Leaving has been hard – and strangely freeing – but it isn’t really courageous. Other than no longer being part of a community I care deeply about, it won’t have a huge impact on my life.  Courage comes when doing something you believe in comes at a potential or inevitable high price. Many I know have the courage to stay on and workhard to change the Church from within, to make it a place Christ would feel welcome. That’s a long, courageous road, and I salute them.

Moral courage is even more difficult. It places a person at great risk when standing up for a conviction or belief. I am discouraged and saddened that we’re not seeing moral courage from more priests we know disagree with the Archbishop, and watch them instead stand by silently – or speak in esoteric metaphor or outright hypocrisy. Meanwhile, lone voices in the dark — gutsy, solitary priests — are punished and threatened with the loss of their livelihood and their life’s work.

Because the Church is not a democracy, and I am the impatient child of one, I don’t have the admirable endurance it would take to potentially change it from the inside.
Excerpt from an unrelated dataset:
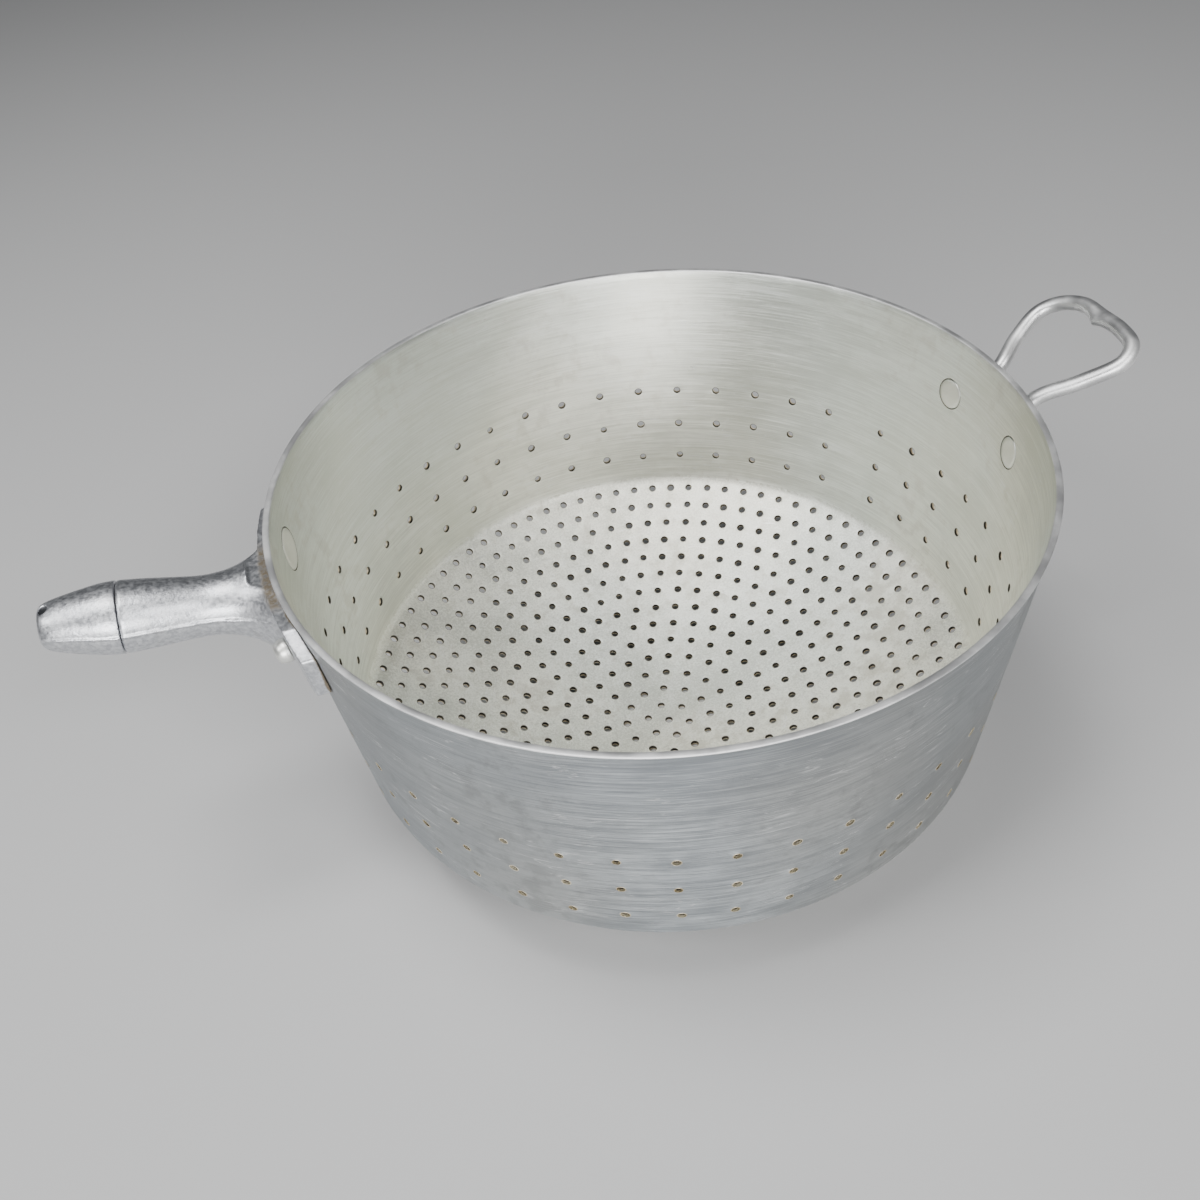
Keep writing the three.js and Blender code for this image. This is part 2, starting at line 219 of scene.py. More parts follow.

And so I will expend my energies lending support to those who are fighting its stance on gay marriage in the halls of the Capitol.

As I mentioned, the Church has done and is doing enormous good in the world on an institutional and everyday level.  It is, in fact, the good, everyday people of the Catholic Church who are its best hope, for God is in the details, not in the dictates of the few men – some sorely misguided – in power.  And someday, through these quiet, strong people, I hope to see the power structure re-adopt the idea that God lives in the community we create and share, the welcome and acceptance we provide to all — regardless of their differences or the way they choose to live or love.